In the medium term, the fundamentals of GPU demand, pricing for compute capacity, and CoreWeave's execution against service-level commitments will matter more than a single insider sale. For investors with longer horizons, the operational metrics — utilization rates, gross margins on GPU capacity, and multi-year contract pipelines — will determine intrinsic value. Short-term traders will react to sentiment and liquidity; long-term holders should anchor to fundamentals and maintain engagement with management to clarify the sequence of corporate actions.
Bottom Line
Michael Intrator's $35.8m insider sale (filed Apr 23, 2026; reported Apr 24, 2026) is a material liquidity event that warrants careful verification against Form 4 details and subsequent corporate disclosures, but it does not by itself signal corporate distress.

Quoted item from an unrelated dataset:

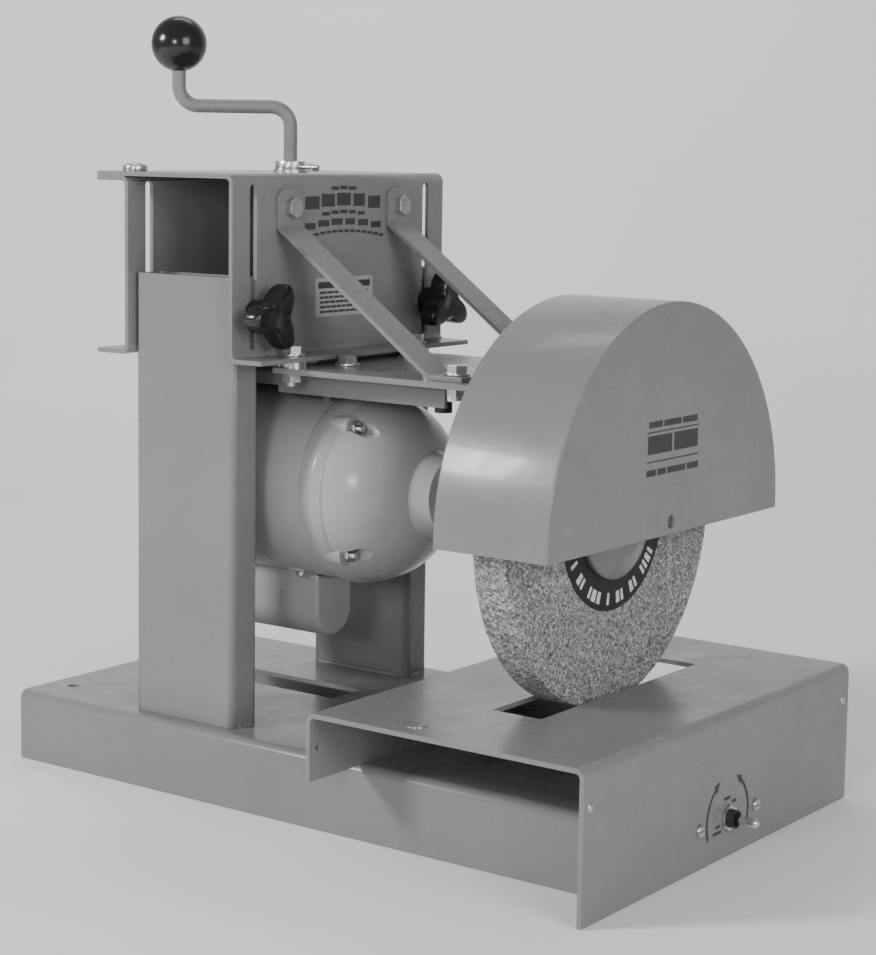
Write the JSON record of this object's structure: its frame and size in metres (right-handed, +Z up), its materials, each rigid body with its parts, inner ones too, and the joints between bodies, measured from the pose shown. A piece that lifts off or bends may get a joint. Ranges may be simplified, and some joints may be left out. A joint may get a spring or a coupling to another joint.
{
  "type": "rotary blade grinder",
  "caption": "Bench grinder with a direct-drive motor and guarded wheel hung from a carriage that a crank screw raises and lowers on two posts above a slotted work table.",
  "frame": {"origin": "middle of the bounding box, on the floor under the base", "axes": "+X along the spindle from the motor towards the grinding wheel, +Y towards the rear side of the base, +Z up"},
  "size_m": [0.549, 0.347, 0.545],
  "materials": {
    "enamel": "gloss",
    "zinc": "satin",
    "steel": "satin",
    "bronze": "satin",
    "chrome": "polished",
    "black_plastic": "gloss",
    "copper": "satin",
    "abrasive": "matte",
    "paper": "matte",
    "rubber": "matte"
  },
  "bodies": {
    "frame": {"base": "enamel", "front_post": "enamel", "rear_post": "enamel", "nut_bridge": "enamel", "lift_nut": "bronze", "work_table": "enamel", "table_plug": "zinc", "switch_box": "enamel", "switch_body": "black_plastic", "switch_nut": "zinc", "switch_screws": "zinc", "clamp_bolts": "zinc", "clamp_washers": "zinc"},
    "front_clamp_knob": {"front_knob": "black_plastic", "front_knob_insert": "zinc"},
    "rear_clamp_knob": {"rear_knob": "black_plastic", "rear_knob_insert": "zinc"},
    "switch_toggle": {"toggle_lever": "chrome"},
    "carriage": {"lift_bracket": "enamel", "back_channel": "enamel", "channel_bolts": "zinc", "screw_bushing": "zinc", "motor_plate": "enamel", "plate_spacers": "zinc", "plate_bolts": "zinc", "brace_front": "enamel", "brace_rear": "enamel", "brace_bolts": "zinc", "carriage_nuts": "zinc", "rear_end_bell": "enamel", "drive_end_bell": "enamel", "motor_shell": "enamel", "through_bolts": "zinc", "motor_base": "enamel", "motor_bolts": "zinc", "capacitor_cover": "enamel", "start_capacitor": "black_plastic", "cover_screws": "zinc", "stator_core": "steel", "stator_windings": "copper", "drive_bearing": "steel", "rear_bearing": "steel", "start_switch": "black_plastic", "lead_grommet": "rubber", "wheel_guard": "enamel", "guard_bracket": "enamel", "guard_bolts": "zinc"},
    "spindle": {"governor": "zinc", "motor_shaft": "steel", "rotor_core": "steel", "inner_flange": "steel", "grinding_wheel": "abrasive", "wheel_blotters": "paper", "outer_flange": "steel", "arbor_nut": "zinc"},
    "lift_crank": {"lead_screw": "steel", "screw_collars": "zinc", "collar_pin": "zinc", "crank_rod": "steel", "crank_ball": "black_plastic"}
  },
  "joints": [
    {"name": "carriage_lift", "type": "slide", "parent": "frame", "child": "carriage", "axis": [0, 0, 1], "range_m": [-0.026, 0.001]},
    {"name": "spindle_spin", "type": "hinge", "parent": "carriage", "child": "spindle", "pos_m": [0.1445, 0.0055, 0.212], "axis": [1, 0, 0], "continuous": true},
    {"name": "crank_turn", "type": "hinge", "parent": "carriage", "child": "lift_crank", "pos_m": [-0.12445, 0.0055, 0.4362], "axis": [0, 0, 1], "range_deg": [-5898, 229]},
    {"name": "front_knob_turn", "type": "hinge", "parent": "frame", "child": "front_clamp_knob", "pos_m": [-0.0615, -0.0925, 0.338], "axis": [1, 0, 0], "continuous": true},
    {"name": "rear_knob_turn", "type": "hinge", "parent": "frame", "child": "rear_clamp_knob", "pos_m": [-0.0615, 0.1035, 0.338], "axis": [1, 0, 0], "continuous": true},
    {"name": "switch_throw", "type": "hinge", "parent": "frame", "child": "switch_toggle", "pos_m": [0.2535, 0.0015, 0.026], "axis": [0, 0, 1], "range_deg": [-14, 14]}
  ],
  "couplings": [
    {"joint": "crank_turn", "follows": "carriage_lift", "rad_per_m": 3957.9}
  ]
}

Institutional responses should be measured, data-focused, and contingent on further filings or financing actions.
Disclaimer: This article is for informational purposes only and does not constitute investment advice.
FAQ
Q: Does a single large insider sale usually lead to dilution or capital raises?
A: Not necessarily. A single insider sale can be personal liquidity or tax planning. However, in capital-intensive sectors like GPU infrastructure, it raises the probability that the company may seek additional capital within 90–180 days. Verify by monitoring subsequent SEC filings (Form 4, S-1, 8-K) and corporate announcements.
Q: How should institutional investors quantify the market impact of this sale?
A: Calculate the sale size as a percentage of average daily traded volume and as a percentage of outstanding shares to estimate immediate liquidity absorption. Cross-reference intraday VWAP and bid-ask spread changes around Apr 23–24, 2026 (per market data) to assess execution impact and short-term price pressure.